**Exercise**: Select every line holding the word "None" and copy it.
---+---
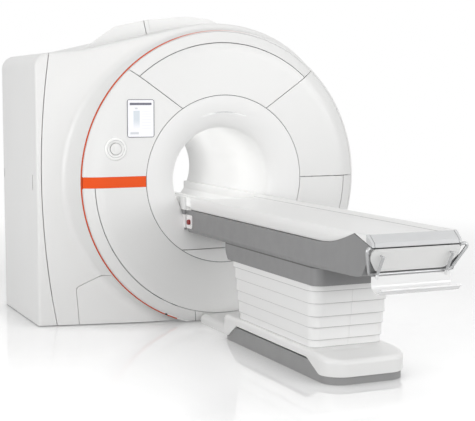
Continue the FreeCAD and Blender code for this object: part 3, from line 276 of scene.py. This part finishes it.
# ------------------------------------------------------------------ finishes
def moulded_cover(name, base, roughness=0.3, coat=0.12):
    """Painted moulding: broad drift in colour, faint orange peel and wiping marks."""
    finish = Finish(name, base, roughness, coat=coat, coat_roughness=0.22)
    finish.wear(base, 0.008)
    wiped = finish.noise(5.0, 4.0, 0.62, finish.stretched((1.0, 1.0, 0.35)))
    finish.set("Roughness", wiped.ramp(0.35, 0.75, roughness - 0.02, roughness + 0.03))
    peel = finish.noise(420.0, 2.0, 0.5)
    finish.bump(peel, 0.02, 0.001)
    return finish


def bore_moulding(name, base):
    """Matt moulding of the funnels and the bore, with a fine even grain."""
    finish = Finish(name, base, 0.42, coat=0.1, coat_roughness=0.3)
    finish.wear(base, 0.006)
    grain = finish.noise(600.0, 2.0, 0.5)
    finish.set("Roughness", grain.ramp(0.3, 0.7, 0.40, 0.45))
    finish.bump(grain, 0.02, 0.0005)
    return finish


def skirt_moulding(name, base):
    """Moulding of the skirt's rings, with the shadow line at each ring's lower edge."""
    finish = moulded_cover(name, base, 0.3, 0.2)
    z = finish.axes()[2]
    gaps = 0.0
    for node in SKIRT_NODES:
        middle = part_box(node)[0][2] + SKIRT_GAP_RISE
        gaps = abs(z - middle).below(SKIRT_GAP_HALF) + gaps
    finish.overlay(gaps, scaled(base, 0.6))
    return finish


def bridge_moulding(name, base, body_grey, plate):
    """White bridge; its cheeks carry on the table body's grey and the stop plate beside the funnel."""
    finish = moulded_cover(name, base, 0.3, 0.2)
    x, y, z = finish.axes()
    cheek = abs(x).above(BRIDGE_CHEEK_X) * y.below(BRIDGE_CHEEK_Y)
    finish.overlay(cheek * z.below(CHEEK_GREY_TOP), body_grey)
    low, high = CHEEK_PLATE
    finish.overlay(cheek * z.below(high) * z.above(low), plate)
    return finish


def table_paint(name, base, white, cap):
    """Grey of the table body; the cheeks of its foot end go on in the colours of the tabletop."""
    finish = satin_plastic(name, base, 0.4, 700.0, 0.08)
    _x, y, z = finish.axes()
    over_slope = z - ((y - SWEEP_Y) * SWEEP_SLOPE + SWEEP_Z)
    foot = y.below(SWEEP_Y)
    cheeks = foot * over_slope.above(0.0015)
    finish.overlay(cheeks, white)
    finish.overlay(cheeks * y.below(BOARD_FOOT_Y), cap)
    finish.overlay(foot * abs(over_slope).below(SWEEP_LINE_HALF), (0.03, 0.03, 0.03))
    return finish


def crown_lit_cover(name, base, crown_highlight):
    """Cover of the table's base, with a painted highlight where its crown faces up."""
    finish = moulded_cover(name, base)
    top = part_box("base_cover")[1][2]
    facing = finish.node("ShaderNodeNewGeometry", output="Normal")
    up = finish.node("ShaderNodeSeparateXYZ", inputs={"Vector": facing}).socket.node.outputs["Z"]
    on_crown = finish.axes()[2].above(top - CROWN_DEPTH)
    # painted highlight on the crown's upward-facing surface
    finish.overlay(Signal(finish, up).ramp(0.3, 0.95) * on_crown, crown_highlight)
    return finish


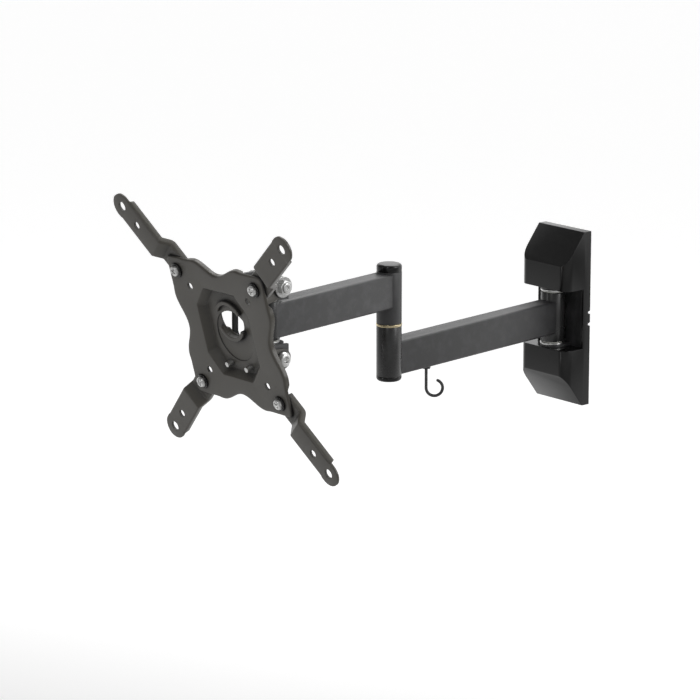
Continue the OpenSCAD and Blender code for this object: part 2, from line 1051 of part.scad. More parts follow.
// one raised arc beside the window, centred on angle a
module collar_arc(a) {
    root = floor_t / 2;
    translate([0, pocket_d + root, window_z])
        rotate([90, 0, 0])
            rotate([0, 0, a - collar_span / 2])
                rotate_extrude(angle = collar_span)
                    translate([window_r - collar_bite, 0])
                        square([collar_r - window_r + collar_bite, collar_h + root]);
}

// pressed screen plate with its wavy rim, pocket, window and holes
module screen_plate() {
    floor_back = pocket_d + floor_t;
    rim_cut = rim_end + plate_half;
    color(sheet_black)
        on_plate()
            difference() {
                union() {
                    difference() {
                        slab(0, plate_t)
                            plate_outline(0);
                        pocket_form(-eps, plate_t + eps, 0, 0);
                    }
                    difference() {
                        slab(0, rim_d)
                            plate_outline(0);
                        slab(-eps, rim_d + eps)
                            plate_outline(rim_t);
                        for (x = [-1, 1], z = [-1, 1])
                            translate([x * rim_cut, plate_t + rim_d, z * rim_cut])
                                cube([2 * plate_half, 2 * rim_d, 2 * plate_half], center = true);
                    }
                    difference() {
                        pocket_form(0, floor_back, -pocket_wall, pocket_draft - pocket_wall);
                        pocket_form(-pocket_skin, pocket_d, 0, pocket_draft);
                        translate([0, 0, dish_z])
                            bar_y(dish_r, 0, pocket_d + dish_d);
                    }
                    for (a = [90, -90])
                        collar_arc(a);
                }
                translate([0, 0, window_z])
                    bar_y(window_r, 0, floor_back + eps);
                for (x = [-1, 1], z = [-1, 1]) {
                    translate([x * vesa_small / 2, 0, z * vesa_small / 2])
                        bar_y(small_hole_r, -eps, plate_t + eps);
                    translate([x * vesa_mid / 2, 0, z * vesa_mid / 2])
                        bar_y(corner_hole_r, -eps, plate_t + eps);
                }
                for (x = [-1, 1])
                    translate([x * stud_x, 0, stud_z])
                        bar_y(stud_r, 0, floor_back + eps);
            }
}

// places children at the four corner screws
module at_corners() {
    on_plate()
        for (x = [-1, 1], z = [-1, 1])
            translate([x * vesa_mid / 2, 0, z * vesa_mid / 2])
                children();
}

// four corner screws with cross recesses
module corner_screws() {
    head = -corner_pad_t - corner_head_t;
    tail = ext_back + ext_t + slip + corner_nut_t + bolt_end;
    color(zinc)
        at_corners()
            difference() {
                union() {
                    bar_y(corner_r, -corner_pad_t, tail);
                    bar_y(corner_head_r, head, -corner_pad_t);
                }
                for (turn = [45, 135])
                    rotate([0, turn, 0])
                        translate([-recess_l / 2, head - eps, -recess_w / 2])
                            cube([recess_l, recess_d + eps, recess_w]);
            }
}

// dark spacer washers under the corner screw heads
module corner_washers() {
    color(gloss_black)
        at_corners()
            difference() {
                bar_y(corner_pad_r, -corner_pad_t, 0);
                bar_y(corner_r, -corner_pad_t - eps, eps);
            }
}

// four nuts that clamp the extension arms behind the plate
module corner_nuts() {
    face = ext_back + ext_t + slip;
    color(zinc)
        at_corners()
            rotate([-90, 0, 0])
                difference() {
                    hex_z(corner_nut_r, face, face + corner_nut_t);
                    bar_z(corner_r, face - eps, face + corner_nut_t + eps);
                }
}

// --- extension arms ---

// profile along an extension arm, in its length and depth: behind the plate, joggle, in front
module ext_profile(from, to, d) {
    polygon([
        [from, ext_back], [joggle_from, ext_back], [joggle_to, -ext_proud], [to, -ext_proud],
        [to, -ext_proud + d], [joggle_to + d * joggle_lean, -ext_proud + d],
        [joggle_from + d * joggle_lean, ext_back + d], [from, ext_back + d]
    ]);
}

// one extension arm at angle a, pivoting on the corner screw
module extension_arm(a) {
    half = ext_w / 2;
    color(sheet_black)
        on_plate()
            translate([sign(cos(a)) * vesa_mid / 2, 0, sign(sin(a)) * vesa_mid / 2])
                rotate([0, -a, 0])
                    difference() {
                        union() {
                            translate([0, 0, half])
                                mirror([0, 0, 1])
                                    linear_extrude(ext_w)
                                        ext_profile(0, ext_outer_hole, ext_t);
                            bar_y(half, ext_back, ext_back + ext_t);
                            translate([ext_outer_hole, 0, 0])
                                bar_y(half, -ext_proud, -ext_proud + ext_t);
                            for (z = [-half, half - ext_t])
                                translate([0, 0, z])
                                    linear_extrude(ext_t)
                                        ext_profile(0, ext_flange_end, ext_flange_d);
                        }
                        bar_y(corner_r + pin_play, 0, 4 * ext_t);
                        translate([ext_inner_hole, 0, 0])
                            bar_y(ext_inner_hole_r, -ext_proud - eps, -ext_proud + ext_t + eps);
                        translate([ext_outer_hole, 0, 0])
                            bar_y(ext_outer_hole_r, -ext_proud - eps, -ext_proud + ext_t + eps);
                    }
}

wall_plate();
pivot_bracket();
bracket_rivets();
wall_cover();
wall_pivot_bolt();
wall_pivot_nut();
wall_washers();
rear_arm_tube();
wall_barrel();
wall_bushes();
lower_elbow_barrel();
lower_elbow_cap();
elbow_pin();
elbow_nut();
elbow_ring();
cable_hook();
hook_nut();
front_arm_tube();
upper_elbow_barrel();
upper_elbow_cap();
elbow_bushes();
swivel_barrel();
swivel_bushes();
swivel_yoke();
swivel_pin();
swivel_nut();
swivel_washers();
tilt_bolt();
tilt_washer();
tilt_nut();
tilt_bracket();
lock_bolt();
lock_nut();
bracket_screws();
screen_plate();
corner_screws();
corner_washers();
corner_nuts();
extension_arm(ext_angle);  // extension_arm_1
extension_arm(135);  // extension_arm_2
extension_arm(-135);  // extension_arm_3
extension_arm(-45);  // extension_arm_4
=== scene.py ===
import json
from math import atan2, copysign, cos, pi, radians, sin, sqrt, tan

import bmesh
import bpy
import numpy as np
from mathutils import Matrix, Vector


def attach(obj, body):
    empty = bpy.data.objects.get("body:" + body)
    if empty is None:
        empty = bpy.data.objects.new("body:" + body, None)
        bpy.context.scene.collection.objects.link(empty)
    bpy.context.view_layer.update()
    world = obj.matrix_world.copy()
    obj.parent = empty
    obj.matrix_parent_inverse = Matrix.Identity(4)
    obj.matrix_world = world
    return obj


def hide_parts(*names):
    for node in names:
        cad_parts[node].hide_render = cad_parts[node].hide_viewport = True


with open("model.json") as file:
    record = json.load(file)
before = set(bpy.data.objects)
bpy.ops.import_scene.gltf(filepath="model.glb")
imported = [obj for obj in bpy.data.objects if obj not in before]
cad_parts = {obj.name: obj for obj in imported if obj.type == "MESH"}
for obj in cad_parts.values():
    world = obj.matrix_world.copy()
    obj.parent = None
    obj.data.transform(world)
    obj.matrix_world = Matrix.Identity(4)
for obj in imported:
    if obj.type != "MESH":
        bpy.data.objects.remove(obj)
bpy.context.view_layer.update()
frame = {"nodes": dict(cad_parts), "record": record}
NODES = frame["nodes"]
RECORD = frame["record"]
SLOT_OF = {p["node"]: p["material_slot"] for p in RECORD["subparts"]}
BODY_OF = {n: b for b, names in RECORD["behaviour"]["bodies"].items() for n in names}
MM = 0.001

# ---------------------------------------------------------------- shader helpers


def group(name, inputs, outputs):
    """A new shader node group with its sockets."""
    tree = bpy.data.node_groups.new(name, "ShaderNodeTree")
    for label, kind, default in inputs:
        s = tree.interface.new_socket(label, in_out="INPUT", socket_type=kind)
        if default is not None:
            s.default_value = default
    for label in outputs:
        tree.interface.new_socket(label, in_out="OUTPUT", socket_type="NodeSocketFloat")
    return tree, tree.nodes.new("NodeGroupInput"), tree.nodes.new("NodeGroupOutput")


def placed_group(tree, shared, vector, **values):
    """A shared group placed in a material, fed with coordinates and its own values."""
    n = tree.nodes.new("ShaderNodeGroup")
    n.node_tree = shared
    tree.links.new(vector, n.inputs["Vector"])
    for label, value in values.items():
        n.inputs[label].default_value = value
    return n


def maths(tree, op, a, b, clamp=False):
    """A Math node between sockets or plain numbers."""
    n = tree.nodes.new("ShaderNodeMath")
    n.operation, n.use_clamp = op, clamp
    for socket, v in zip(n.inputs, (a, b)):
        if isinstance(v, (int, float)):
            socket.default_value = v
        else:
            tree.links.new(v, socket)
    return n.outputs[0]


def remap(tree, value, lo, hi, out_lo=0.0, out_hi=1.0):
    n = tree.nodes.new("ShaderNodeMapRange")
    n.clamp = True
    for label, v in (("From Min", lo), ("From Max", hi), ("To Min", out_lo), ("To Max", out_hi)):
        n.inputs[label].default_value = v
    tree.links.new(value, n.inputs["Value"])
    return n.outputs["Result"]


def noise(tree, vector, scale, detail=3.0, rough=0.55):
    n = tree.nodes.new("ShaderNodeTexNoise")
    n.inputs["Scale"].default_value = scale
    n.inputs["Detail"].default_value = detail
    n.inputs["Roughness"].default_value = rough
    tree.links.new(vector, n.inputs["Vector"])
    return n.outputs["Fac"]


def blend(tree, factor, a, b):
    """Colour a turning into colour b; each is a socket or a plain colour."""
    n = tree.nodes.new("ShaderNodeMix")
    n.data_type = "RGBA"
    tree.links.new(factor, n.inputs["Factor"])
    for label, v in (("A", a), ("B", b)):
        if isinstance(v, tuple):
            n.inputs[label].default_value = (*v, 1)
        else:
            tree.links.new(v, n.inputs[label])
    return n.outputs["Result"]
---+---
**Answer to the exercise**:
    if empty is None:
        empty = bpy.data.objects.new("body:" + body, None)
    obj.parent = None
        if default is not None:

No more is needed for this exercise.